== Stored data

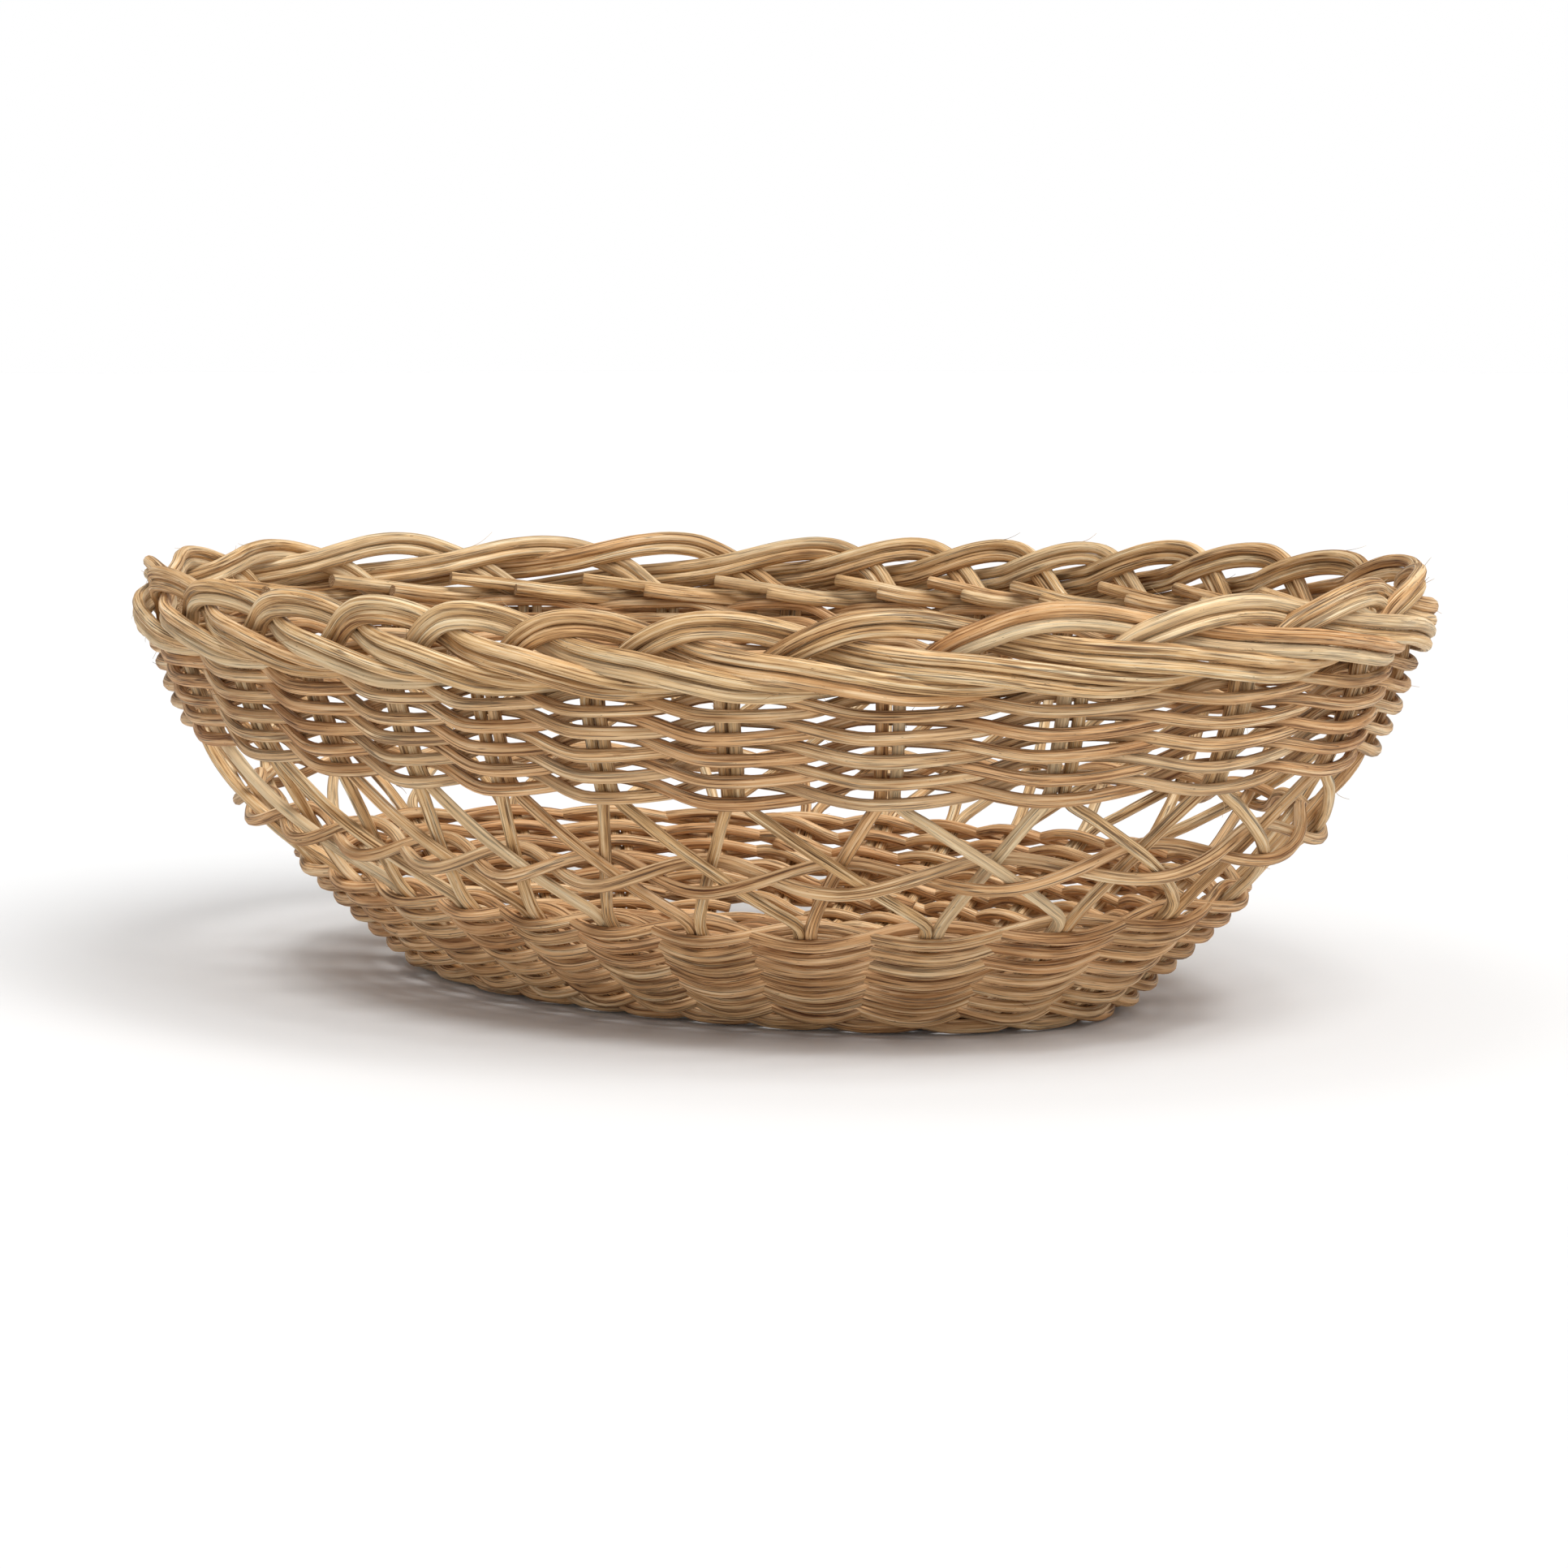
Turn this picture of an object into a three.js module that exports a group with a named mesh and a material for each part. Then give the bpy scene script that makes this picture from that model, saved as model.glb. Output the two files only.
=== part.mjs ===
// An oval bread basket woven from round reed: a woven bottom, 26 pairs of side stakes, two woven bands with a
// single woven row in the open stretch between them, and a rolled border. Millimetres, +Z up, the long axis
// along X, and the origin on the table under the middle of the bottom.

import * as THREE from "three";
import { ParametricGeometry } from "three/addons/geometries/ParametricGeometry.js";

// Driving dimensions. Every half-length and half-width is that of the wall's mid-surface, where the stakes lie.
const FOOT_HALF_LENGTH = 94;
const RIM_HALF_LENGTH = 165;
const LENGTH_OVER_WIDTH = { foot: 42, rim: 34 }; // half-length less half-width
const RIM_HEIGHT = 104; // where the wall would stand upright
const FLARE_POWER = 2.1; // how quickly the flare straightens towards the rim
const REED = 2.8; // diameter of the round reed
const GAP = 0.6; // clearance between neighbouring layers of reed
const STAKE_PAIRS = 26;

// Heights of the wall's stretches, measured on the mid-surface.
const LOWER_BAND = { bottom: 4.5, top: 31, rows: 7 };
const UPPER_BAND = { bottom: 63.5, top: 86.6, rows: 5 };
const CROSSING_HEIGHT = 45.5;
const BORDER = { bottom: 88, valley: 100, peak: 106, halfWidth: 7 };

// Stakes stand wider apart round the ends of the oval than along its sides.
const END_SPREAD = 0.17;
// Places along the wall, in stake spacings, of an upright and of its slant at the two bands.
const LOWER_PLACE = { upright: 0.45, slant: 2.45 };
const UPPER_PLACE = { upright: 1, slant: 1 };
const BORDER_PEAK_PLACE = 0.95;
const PAIR_HALF_SPACING = (REED + GAP) / 2;

// Offsets from the mid-surface of the layers of reed in front of the stakes and behind them.
const LAYER = { near: REED / 2 + GAP, far: REED / 2 + GAP + REED };
const CROSSING_OFFSET = (REED + GAP) / 2;
const ROW_GROOVE = 0.9; // depth of the groove between two rows

const BASE = { thickness: 6, chamfer: 1.8, halfLength: 97 };

const STEPS_ROUND = 2 * STAKE_PAIRS;
const BORDER_STEPS_ROUND = 4 * STAKE_PAIRS;
const STAKE_STEPS = 8;
const REED_SIDES = 6;
const BORDER_SIDES = 8;

const COLOUR = { stake: 0xb98f62, weaver: 0xb0875b, border: 0xbe9568, base: 0x9a7350 };

function reedMaterial(colour) {
  return new THREE.MeshStandardMaterial({ color: colour, roughness: 0.55, metalness: 0 });
}

// The oval's parameter angle at a place counted in stake spacings from the +X end.
function angleAt(place) {
  const even = (2 * Math.PI * place) / STAKE_PAIRS;
  return even + END_SPREAD * Math.sin(2 * even);
}

function halfLengthAt(height) {
  const shortfall = Math.max(0, 1 - height / RIM_HEIGHT) ** FLARE_POWER;
  return RIM_HALF_LENGTH - (RIM_HALF_LENGTH - FOOT_HALF_LENGTH) * shortfall;
}

// Half-length less half-width, which shrinks evenly from the foot to the rim.
function lengthOverWidthAt(height) {
  const { foot, rim } = LENGTH_OVER_WIDTH;
  return THREE.MathUtils.lerp(foot, rim, height / RIM_HEIGHT);
}

// How far the wall leans out from upright, in radians.
function leanAt(height) {
  const left = Math.max(0, 1 - height / RIM_HEIGHT);
  const slope = ((RIM_HALF_LENGTH - FOOT_HALF_LENGTH) * FLARE_POWER * left ** (FLARE_POWER - 1)) / RIM_HEIGHT;
  return Math.atan(slope);
}

// A point at an offset outwards, square to the wall, from the mid-surface.
function wallPoint(angle, height, offset, target = new THREE.Vector3()) {
  const lean = leanAt(height);
  const halfLength = halfLengthAt(height) + offset * Math.cos(lean);
  const halfWidth = halfLength - lengthOverWidthAt(height);
  return target.set(
    halfLength * Math.cos(angle),
    halfWidth * Math.sin(angle),
    height - offset * Math.sin(lean),
  );
}

// A closed ring round the oval. sectionAt(round) gives the corners of its cross-section at that share of the way
// round, counted anticlockwise as seen with the outside of the basket on the right. Walking them backwards turns
// the faces outwards.
function ringGeometry(sectionAt, corners, stepsRound) {
  const place = (u, v, target) => {
    const round = v % 1;
    const [height, offset] = sectionAt(round).at(-Math.round(u * corners));
    wallPoint(angleAt(round * STAKE_PAIRS), height, offset, target);
  };
  return new ParametricGeometry(place, corners, stepsRound);
}

// A band of rows seen from one side: side is 1 for the layer outside the stakes and -1 for the one inside.
function bandGeometry(band, side) {
  const rowHeight = (band.top - band.bottom) / band.rows;
  const exposed = [];
  for (let half = 0; half <= 2 * band.rows; half += 1) {
    const isCrest = half % 2 === 1;
    const offset = isCrest ? LAYER.far : LAYER.far - ROW_GROOVE;
    exposed.push([band.bottom + (half * rowHeight) / 2, side * offset]);
  }
  const backSteps = Math.ceil(band.rows / 2);
  const hidden = [];
  for (let step = backSteps; step >= 0; step -= 1) {
    const height = band.bottom + ((band.top - band.bottom) * step) / backSteps;
    hidden.push([height, side * LAYER.near]);
  }
  const section = [...exposed, ...hidden];
  if (side < 0) section.reverse();
  return ringGeometry(() => section, section.length, STEPS_ROUND);
}

// One strand of round reed along the openwork, outside the crossings of the stakes or inside them.
function crossingRowGeometry(side) {
  const centre = side * (CROSSING_OFFSET + REED + GAP);
  const section = [];
  for (let corner = 0; corner < REED_SIDES; corner += 1) {
    const turn = (2 * Math.PI * corner) / REED_SIDES;
    const height = CROSSING_HEIGHT + (REED / 2) * Math.sin(turn);
    section.push([height, centre + (REED / 2) * Math.cos(turn)]);
  }
  return ringGeometry(() => section, REED_SIDES, STEPS_ROUND);
}

// The rolled border, whose top rises and falls once for each pair of stakes laid over it.
function borderGeometry() {
  const sectionAt = (round) => {
    const wave = Math.cos(2 * Math.PI * (round * STAKE_PAIRS - BORDER_PEAK_PLACE));
    const top = BORDER.valley + ((BORDER.peak - BORDER.valley) * (1 + wave)) / 2;
    const middle = (top + BORDER.bottom) / 2;
    const section = [];
    for (let corner = 0; corner < BORDER_SIDES; corner += 1) {
      const turn = (2 * Math.PI * corner) / BORDER_SIDES;
      section.push([middle + (top - middle) * Math.sin(turn), BORDER.halfWidth * Math.cos(turn)]);
    }
    return section;
  };
  return ringGeometry(sectionAt, BORDER_SIDES, BORDER_STEPS_ROUND);
}

// A side stake's centre line, from the bottom of the lower band to the underside of the border.
class StakeCurve extends THREE.Curve {
  // kind is "upright" or "slant"; lowerSide and upperSide say on which side of its pair the rod lies in each band.
  constructor(pair, kind, lowerSide, upperSide, outward) {
    super();
    Object.assign(this, { pair, kind, lowerSide, upperSide, outward });
  }

  getPoint(t, target = new THREE.Vector3()) {
    const start = LOWER_BAND.bottom;
    const height = start + (BORDER.bottom - GAP - start) * t;
    const open = THREE.MathUtils.clamp(
      (height - LOWER_BAND.top) / (UPPER_BAND.bottom - LOWER_BAND.top),
      0,
      1,
    );
    const lower = this.pair + LOWER_PLACE[this.kind];
    const upper = this.pair + UPPER_PLACE[this.kind];
    const angle = angleAt(THREE.MathUtils.lerp(lower, upper, open));
    const halfLength = halfLengthAt(height);
    const halfWidth = halfLength - lengthOverWidthAt(height);
    const reach = Math.hypot(halfLength * Math.sin(angle), halfWidth * Math.cos(angle));
    const side = THREE.MathUtils.lerp(this.lowerSide, this.upperSide, open);
    const offset = this.outward * CROSSING_OFFSET * Math.sin(Math.PI * open);
    return wallPoint(angle + (side * PAIR_HALF_SPACING) / reach, height, offset, target);
  }
}

function stakeGeometry(curve) {
  const section = new THREE.Shape().absarc(0, 0, REED / 2, 0, 2 * Math.PI);
  return new THREE.ExtrudeGeometry(section, {
    steps: STAKE_STEPS,
    extrudePath: curve,
    curveSegments: REED_SIDES / 2,
  });
}

// The woven bottom, a flat oval plate with rounded edges that stands on the table.
function baseGeometry() {
  const shape = new THREE.Shape();
  const halfLength = BASE.halfLength - BASE.chamfer;
  shape.absellipse(0, 0, halfLength, halfLength - LENGTH_OVER_WIDTH.foot, 0, 2 * Math.PI);
  const geometry = new THREE.ExtrudeGeometry(shape, {
    depth: BASE.thickness - 2 * BASE.chamfer,
    bevelThickness: BASE.chamfer,
    bevelSize: BASE.chamfer,
    bevelSegments: 1,
    curveSegments: STEPS_ROUND / 2,
  });
  return geometry.translate(0, 0, BASE.chamfer);
}

const basket = new THREE.Group();

function addPiece(name, geometry, colour) {
  const piece = new THREE.Mesh(geometry, reedMaterial(colour));
  piece.name = name;
  basket.add(piece);
}

addPiece("woven_base", baseGeometry(), COLOUR.base);
addPiece("lower_band_outer_weave", bandGeometry(LOWER_BAND, 1), COLOUR.weaver);
addPiece("lower_band_inner_weave", bandGeometry(LOWER_BAND, -1), COLOUR.weaver);
addPiece("crossing_row_outer_strand", crossingRowGeometry(1), COLOUR.weaver);
addPiece("crossing_row_inner_strand", crossingRowGeometry(-1), COLOUR.weaver);
addPiece("upper_band_outer_weave", bandGeometry(UPPER_BAND, 1), COLOUR.weaver);
addPiece("upper_band_inner_weave", bandGeometry(UPPER_BAND, -1), COLOUR.weaver);
addPiece("rolled_border", borderGeometry(), COLOUR.border);

for (let pair = 0; pair < STAKE_PAIRS; pair += 1) {
  const number = String(pair + 1).padStart(2, "0");
  const upright = new StakeCurve(pair, "upright", 1, -1, -1);
  const slant = new StakeCurve(pair, "slant", -1, 1, 1);
  addPiece(`upright_stake_${number}`, stakeGeometry(upright), COLOUR.stake);
  addPiece(`slanting_stake_${number}`, stakeGeometry(slant), COLOUR.stake);
}

export default basket;
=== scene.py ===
"""An oval bread basket woven from peeled round reed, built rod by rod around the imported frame.

The basket stands on z = 0 with its long axis along X. Sizes in this script are in millimetres until they
become mesh vertices. A "place" is a position round the wall, counted in stake spacings anticlockwise as seen
from above, and place k is where stake pair k meets the border.
"""

import math

import bpy
import numpy as np
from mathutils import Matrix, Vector


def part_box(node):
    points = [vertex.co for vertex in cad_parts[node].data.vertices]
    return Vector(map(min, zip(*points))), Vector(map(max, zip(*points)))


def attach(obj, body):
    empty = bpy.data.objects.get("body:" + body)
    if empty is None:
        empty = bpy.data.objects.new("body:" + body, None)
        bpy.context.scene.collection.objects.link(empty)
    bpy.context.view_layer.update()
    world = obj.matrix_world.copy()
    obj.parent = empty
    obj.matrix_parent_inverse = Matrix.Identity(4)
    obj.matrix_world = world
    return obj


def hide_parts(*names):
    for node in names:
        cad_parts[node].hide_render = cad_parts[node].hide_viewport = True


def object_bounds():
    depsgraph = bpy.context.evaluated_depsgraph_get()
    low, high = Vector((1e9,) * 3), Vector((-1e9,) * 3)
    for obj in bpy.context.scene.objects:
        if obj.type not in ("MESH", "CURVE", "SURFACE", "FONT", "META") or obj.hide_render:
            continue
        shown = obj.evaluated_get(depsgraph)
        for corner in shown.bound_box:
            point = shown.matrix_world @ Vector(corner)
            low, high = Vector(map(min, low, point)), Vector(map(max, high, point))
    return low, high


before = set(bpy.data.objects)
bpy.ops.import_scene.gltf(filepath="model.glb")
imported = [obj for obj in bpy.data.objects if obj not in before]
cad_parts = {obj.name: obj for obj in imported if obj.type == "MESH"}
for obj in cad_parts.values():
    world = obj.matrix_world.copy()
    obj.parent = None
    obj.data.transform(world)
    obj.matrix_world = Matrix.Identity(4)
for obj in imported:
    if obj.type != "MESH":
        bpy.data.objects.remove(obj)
CAD_BOUNDS = [list(corner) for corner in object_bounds()]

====

## The request
Starting at the line that contains "for (let pair" and stopping at the line that contains "the imported frame.", transcribe the lines exactly; both boundary lines are to be included.

## Solution to this exercise
for (let pair = 0; pair < STAKE_PAIRS; pair += 1) {
  const number = String(pair + 1).padStart(2, "0");
  const upright = new StakeCurve(pair, "upright", 1, -1, -1);
  const slant = new StakeCurve(pair, "slant", -1, 1, 1);
  addPiece(`upright_stake_${number}`, stakeGeometry(upright), COLOUR.stake);
  addPiece(`slanting_stake_${number}`, stakeGeometry(slant), COLOUR.stake);
}

export default basket;
=== scene.py ===
"""An oval bread basket woven from peeled round reed, built rod by rod around the imported frame.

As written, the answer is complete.